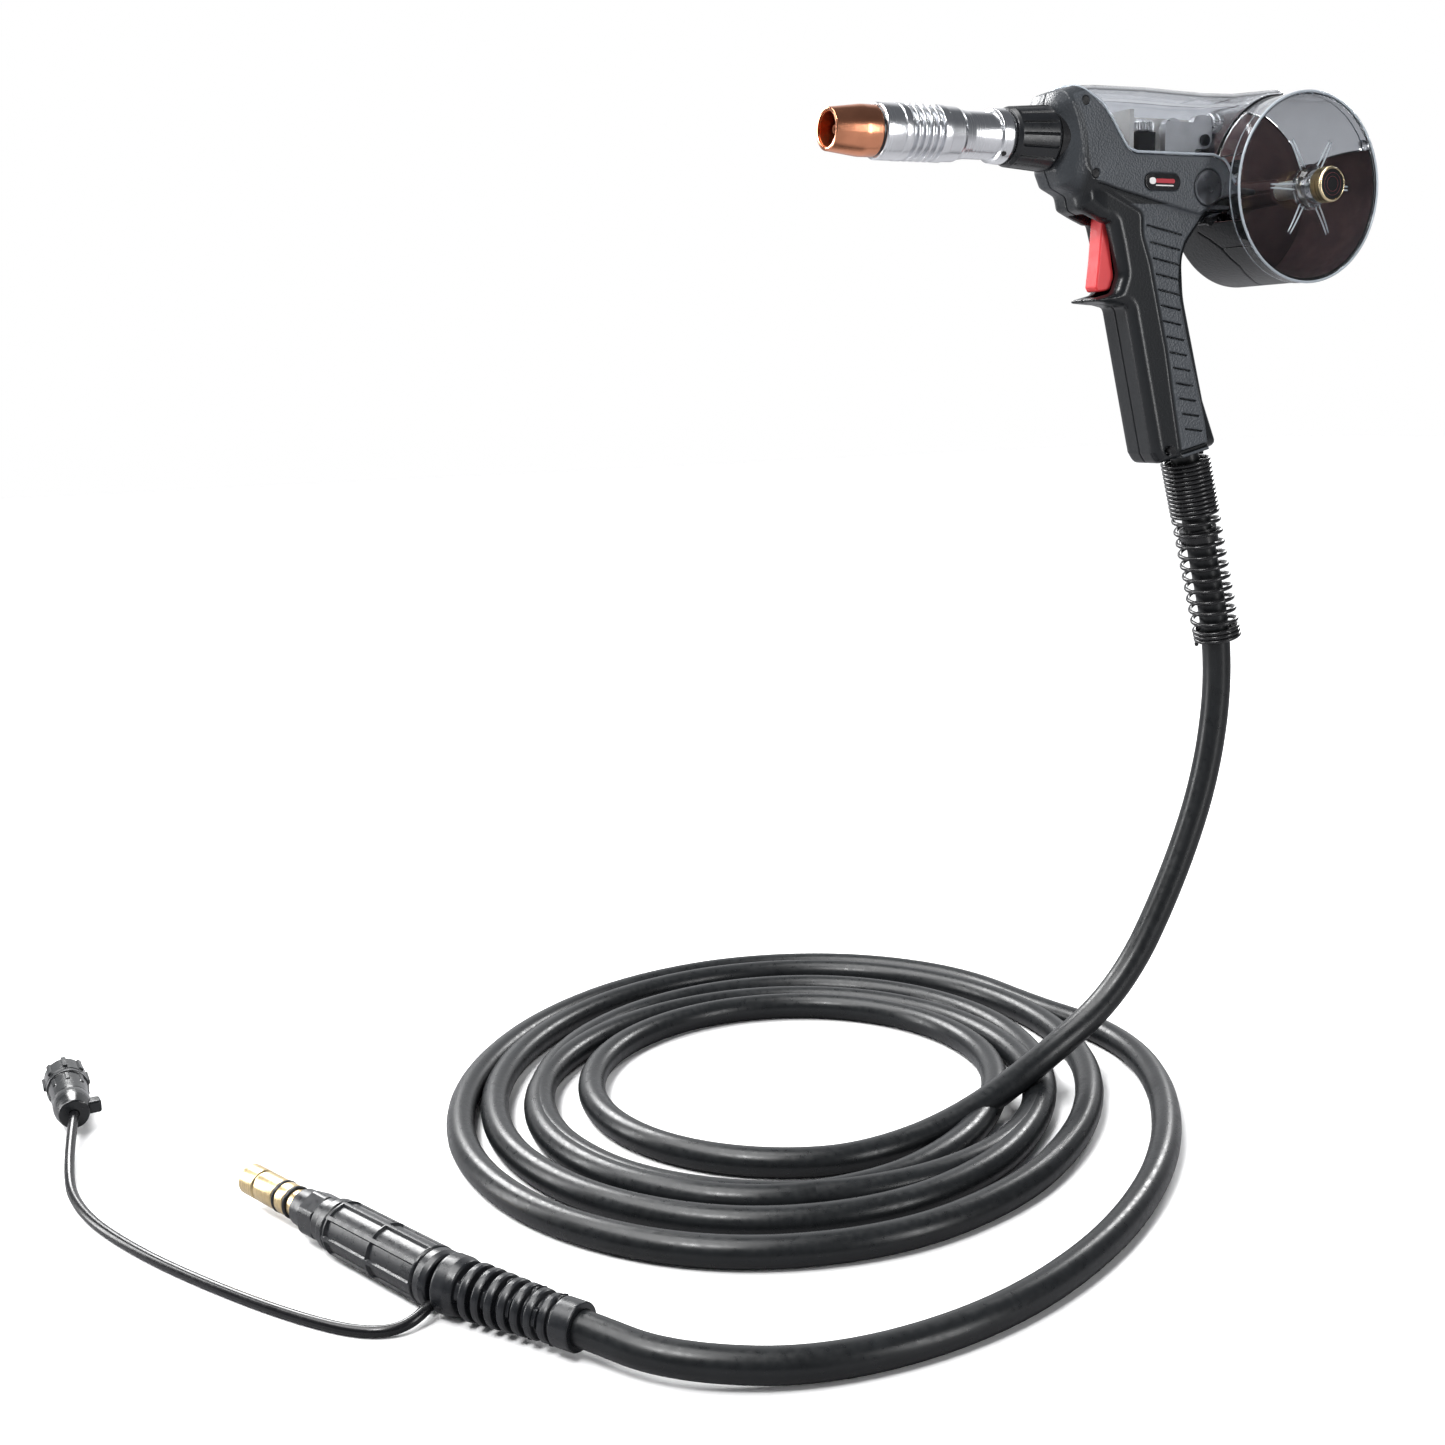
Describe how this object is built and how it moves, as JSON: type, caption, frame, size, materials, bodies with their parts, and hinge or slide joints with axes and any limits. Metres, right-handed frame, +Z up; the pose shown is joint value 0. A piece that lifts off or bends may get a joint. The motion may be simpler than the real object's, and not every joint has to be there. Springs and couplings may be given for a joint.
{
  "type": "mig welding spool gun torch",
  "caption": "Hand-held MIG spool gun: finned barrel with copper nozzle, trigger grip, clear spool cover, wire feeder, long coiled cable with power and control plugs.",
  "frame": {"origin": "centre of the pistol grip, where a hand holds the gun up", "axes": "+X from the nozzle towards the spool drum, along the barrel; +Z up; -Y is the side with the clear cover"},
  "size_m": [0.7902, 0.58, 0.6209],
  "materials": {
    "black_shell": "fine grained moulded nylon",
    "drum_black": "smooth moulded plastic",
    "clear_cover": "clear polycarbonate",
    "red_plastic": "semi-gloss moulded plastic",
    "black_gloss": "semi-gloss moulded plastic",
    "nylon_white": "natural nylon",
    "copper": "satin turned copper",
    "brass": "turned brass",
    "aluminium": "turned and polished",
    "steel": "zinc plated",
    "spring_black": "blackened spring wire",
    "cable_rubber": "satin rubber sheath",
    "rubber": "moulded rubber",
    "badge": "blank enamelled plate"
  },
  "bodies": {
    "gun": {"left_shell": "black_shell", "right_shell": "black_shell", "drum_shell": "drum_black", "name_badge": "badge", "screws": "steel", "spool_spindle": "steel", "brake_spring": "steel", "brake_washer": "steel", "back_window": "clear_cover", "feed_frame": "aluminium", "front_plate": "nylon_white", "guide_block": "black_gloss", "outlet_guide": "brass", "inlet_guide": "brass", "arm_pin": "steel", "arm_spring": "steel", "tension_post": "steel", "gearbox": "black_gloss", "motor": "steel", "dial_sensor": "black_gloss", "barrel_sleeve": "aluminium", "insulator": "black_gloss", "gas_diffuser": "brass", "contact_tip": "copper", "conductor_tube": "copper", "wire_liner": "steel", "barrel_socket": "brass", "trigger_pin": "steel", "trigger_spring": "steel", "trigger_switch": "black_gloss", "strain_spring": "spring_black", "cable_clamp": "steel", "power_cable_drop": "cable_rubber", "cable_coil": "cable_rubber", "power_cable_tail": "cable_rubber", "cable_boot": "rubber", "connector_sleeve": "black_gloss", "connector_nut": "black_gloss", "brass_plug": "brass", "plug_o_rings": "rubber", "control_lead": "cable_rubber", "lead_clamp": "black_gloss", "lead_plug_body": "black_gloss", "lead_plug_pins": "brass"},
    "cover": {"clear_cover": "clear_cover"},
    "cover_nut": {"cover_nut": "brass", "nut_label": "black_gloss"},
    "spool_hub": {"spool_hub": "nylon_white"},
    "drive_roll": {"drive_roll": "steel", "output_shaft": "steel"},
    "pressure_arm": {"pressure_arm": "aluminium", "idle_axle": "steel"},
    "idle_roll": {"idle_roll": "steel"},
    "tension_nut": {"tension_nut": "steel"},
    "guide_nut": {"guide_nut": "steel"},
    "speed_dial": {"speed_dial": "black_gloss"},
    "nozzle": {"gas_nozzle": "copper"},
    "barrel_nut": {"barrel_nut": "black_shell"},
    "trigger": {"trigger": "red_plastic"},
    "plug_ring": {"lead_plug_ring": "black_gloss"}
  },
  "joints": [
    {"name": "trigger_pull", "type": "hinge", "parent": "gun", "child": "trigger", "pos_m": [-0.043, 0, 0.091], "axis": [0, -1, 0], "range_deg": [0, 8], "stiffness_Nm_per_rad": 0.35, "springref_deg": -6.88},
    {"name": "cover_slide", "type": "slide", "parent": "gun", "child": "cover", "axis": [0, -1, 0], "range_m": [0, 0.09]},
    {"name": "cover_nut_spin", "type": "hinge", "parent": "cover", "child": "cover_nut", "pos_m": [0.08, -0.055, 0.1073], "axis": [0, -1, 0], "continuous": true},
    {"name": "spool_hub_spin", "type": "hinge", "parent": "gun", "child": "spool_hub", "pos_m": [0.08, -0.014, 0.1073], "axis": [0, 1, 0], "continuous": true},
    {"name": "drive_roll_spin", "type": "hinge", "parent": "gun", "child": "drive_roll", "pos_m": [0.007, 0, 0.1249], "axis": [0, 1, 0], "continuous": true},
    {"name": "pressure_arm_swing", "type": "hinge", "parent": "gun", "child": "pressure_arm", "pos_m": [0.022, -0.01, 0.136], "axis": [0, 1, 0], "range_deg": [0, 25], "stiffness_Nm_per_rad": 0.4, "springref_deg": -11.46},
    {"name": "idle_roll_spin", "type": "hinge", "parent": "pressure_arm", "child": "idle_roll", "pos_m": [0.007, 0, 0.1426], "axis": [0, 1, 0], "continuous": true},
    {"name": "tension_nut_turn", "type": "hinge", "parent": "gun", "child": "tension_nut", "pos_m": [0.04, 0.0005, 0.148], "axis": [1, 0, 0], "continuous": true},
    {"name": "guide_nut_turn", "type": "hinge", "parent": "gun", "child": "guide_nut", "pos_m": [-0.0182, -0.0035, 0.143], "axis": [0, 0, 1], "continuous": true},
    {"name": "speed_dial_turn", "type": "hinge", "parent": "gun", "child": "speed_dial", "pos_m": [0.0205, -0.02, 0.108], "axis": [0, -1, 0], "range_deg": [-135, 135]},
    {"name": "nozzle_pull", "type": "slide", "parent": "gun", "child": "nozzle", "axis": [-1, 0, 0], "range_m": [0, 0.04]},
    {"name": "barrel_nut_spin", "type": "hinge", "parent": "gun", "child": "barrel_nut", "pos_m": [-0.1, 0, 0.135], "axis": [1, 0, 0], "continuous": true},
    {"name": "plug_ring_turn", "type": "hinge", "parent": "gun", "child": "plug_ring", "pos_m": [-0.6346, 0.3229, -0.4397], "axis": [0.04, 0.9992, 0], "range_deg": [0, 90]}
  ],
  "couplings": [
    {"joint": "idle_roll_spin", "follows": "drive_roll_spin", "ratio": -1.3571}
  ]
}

--

### To be done
Take every line from the data that contains the word "bodies".

### In response
Describe how this object is built and how it moves, as JSON: type, caption, frame, size, materials, bodies with their parts, and hinge or slide joints with axes and any limits. Metres, right-handed frame, +Z up; the pose shown is joint value 0. A piece that lifts off or bends may get a joint. The motion may be simpler than the real object's, and not every joint has to be there. Springs and couplings may be given for a joint.
  "bodies": {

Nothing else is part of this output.